Special constables, along with the full range of police volunteers, bring valuable and diverse skills, which complement the roles that full-time officers and staff play in delivering the best possible service to the public in protecting our streets and making sure that our communities are safe.
My Lords, I thank the noble Lord, Lord Katz, and his colleagues for providing the meeting earlier for me and the noble Lord, Lord Paddick, and for the time they took, on a long Bill with many amendments, to spend some time with us. We both appreciated it.
The Minister just said—he realised that I possibly might not agree—that it was invidious to draw distinctions between volunteers, but that is what happened with the employment Act in 2018, which distinguished between prison visitors and immigration. I see no reason why it cannot happen again, in principle. It does not seem to be a real problem.
The Minister said that it is hard to establish how many people might use this right. However, we know that it is no more than about 5,000 people—there are so few of them—in a workforce of about 26 million, so it is not going to cause a massive disruption to employers and employees.
On the voluntary arrangement with the NPCC whereby employers voluntarily give time off, the Minister will know that a survey established that about two-thirds of those who tried to use that scheme were unable to access it because their employers denied them that opportunity.

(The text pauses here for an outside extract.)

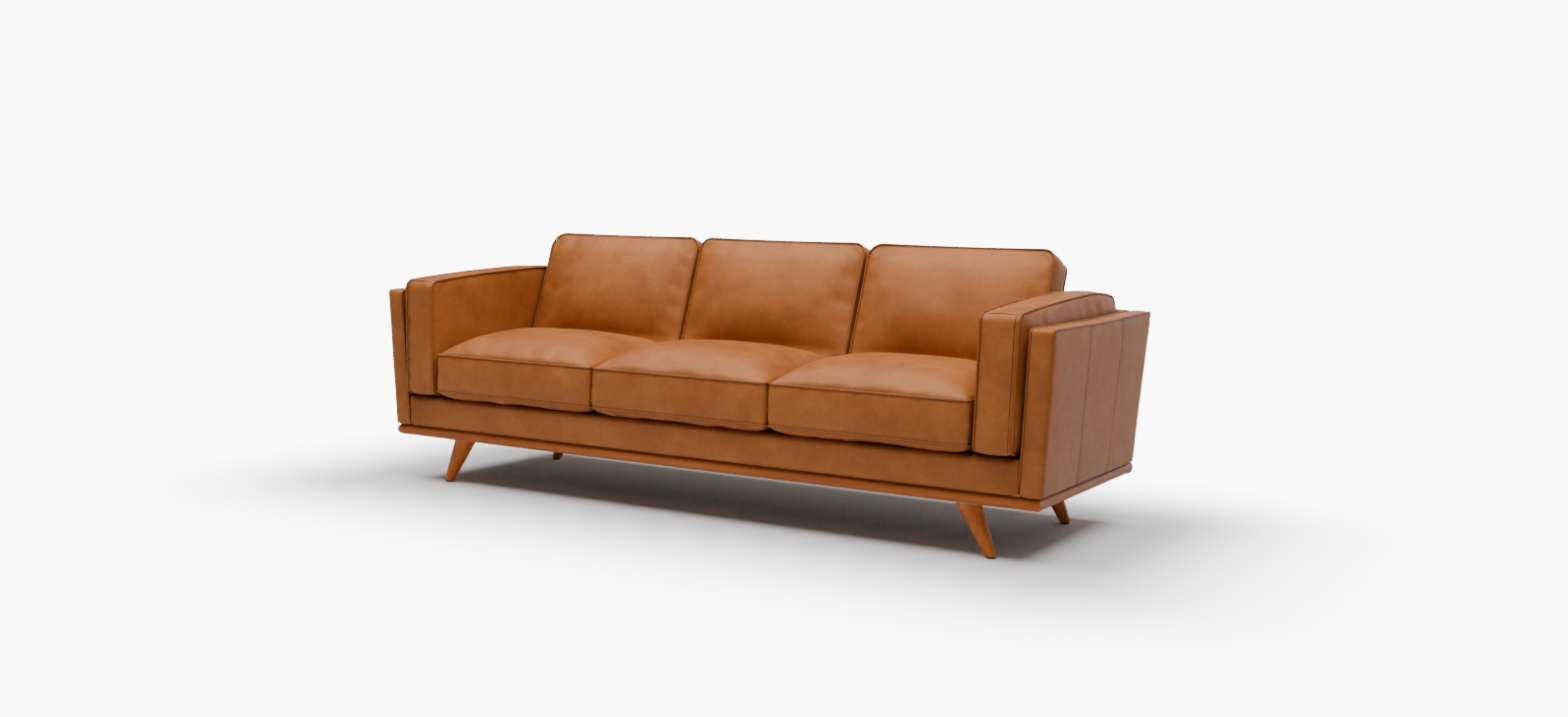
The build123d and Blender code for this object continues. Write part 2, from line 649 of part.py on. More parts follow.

That probably means that this right is particularly needed at the moment.
Finally, although I was not aware of the Hong Kong example—which I guess has a little of the British tradition—there are not many, if any, places in the world where a police officer can be a volunteer and take all the risks and have all the powers. It is a unique thing in the UK. If you talk to officers from Australia or America, they say, “Let’s get this right: they pay them nothing and they take people on and try to arrest them?” They cannot believe it. It is a rare thing we have, and it would be a shame to lose it, but we are in the process of losing it. All that said, of course I am prepared, at this stage, to withdraw my amendment.